The reason I’m so adamant about these two practices is because I’ve seen the alternative play out too many times. And it’s never a dramatic, obvious failure. It’s always a slow spiral.

It goes like this:

  • Month 1: You delegate payment approvals to your head of operations because you’re “too busy” with product and sales. Burn stays about the same.
  • Month 3: A few new tools get added that you weren’t aware of. Burn increases by $15K/month. Not a huge deal, you think.
  • Month 6: You’ve hired 3 new people and they all need equipment and software. Burn is up another $40K/month. But you budgeted for the hires, so it seems fine.
  • Month 9: You realize you’re burning $225K/month instead of the $150K you were burning at the beginning of the year. How did that happen? It feels like nothing major changed.
  • Month 12: You have 8 months of runway instead of 15 months. You need to raise money sooner than you planned. But the product metrics aren’t quite there yet, and investors are spooked by your burn rate.
  • Month 15: You’re scrambling to cut costs, but it’s hard because you’ve built a team and made commitments. Morale suffers. The best people start looking around.
  • Month 18: You’re out of cash, you can’t raise, and you’re at the edge of shutting down.

This happens all the time.
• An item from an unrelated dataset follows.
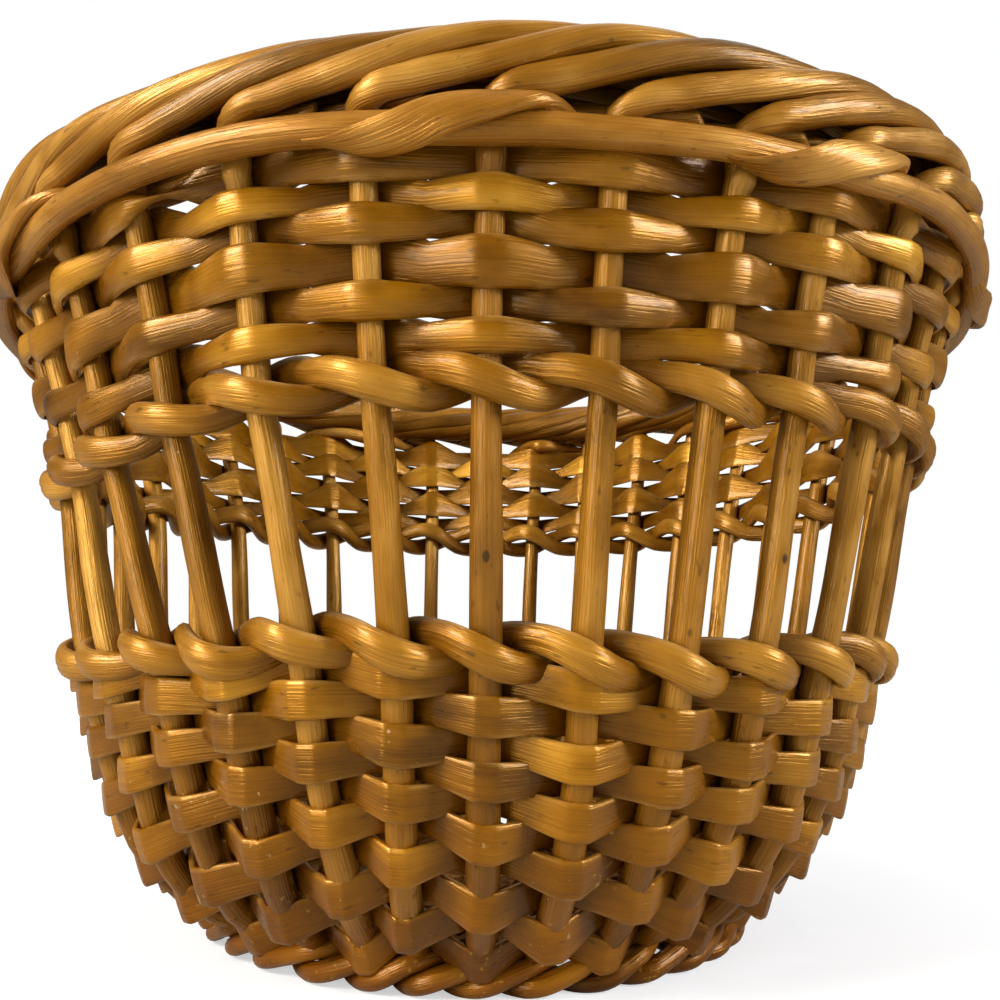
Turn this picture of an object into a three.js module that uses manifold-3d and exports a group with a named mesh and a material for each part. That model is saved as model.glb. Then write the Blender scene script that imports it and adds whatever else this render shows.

And it’s completely preventable if you just maintain control of the cash in the early days.

The Bottom Line

Running out of cash is the most common way startups die. And the insidious thing is that it rarely happens because of one big mistake. It happens because of a thousand small decisions that compound over time.

The two practices I’ve outlined here—approving every payment yourself and managing to actual cash flow—won’t guarantee you’ll succeed. But they will dramatically increase your chances of surviving long enough to find product-market fit, to grow, and to eventually build something real.

They’re simple. They’re unsexy. They take discipline.

But they work.

And honestly? If you’re not willing to do these things in the early days when your company’s survival depends on it, you’re probably not going to make it as a founder.

Cash is oxygen. Don’t let yourself suffocate because you were too busy or too proud to watch the air supply.

Stay focused on the cash. Everything else is commentary.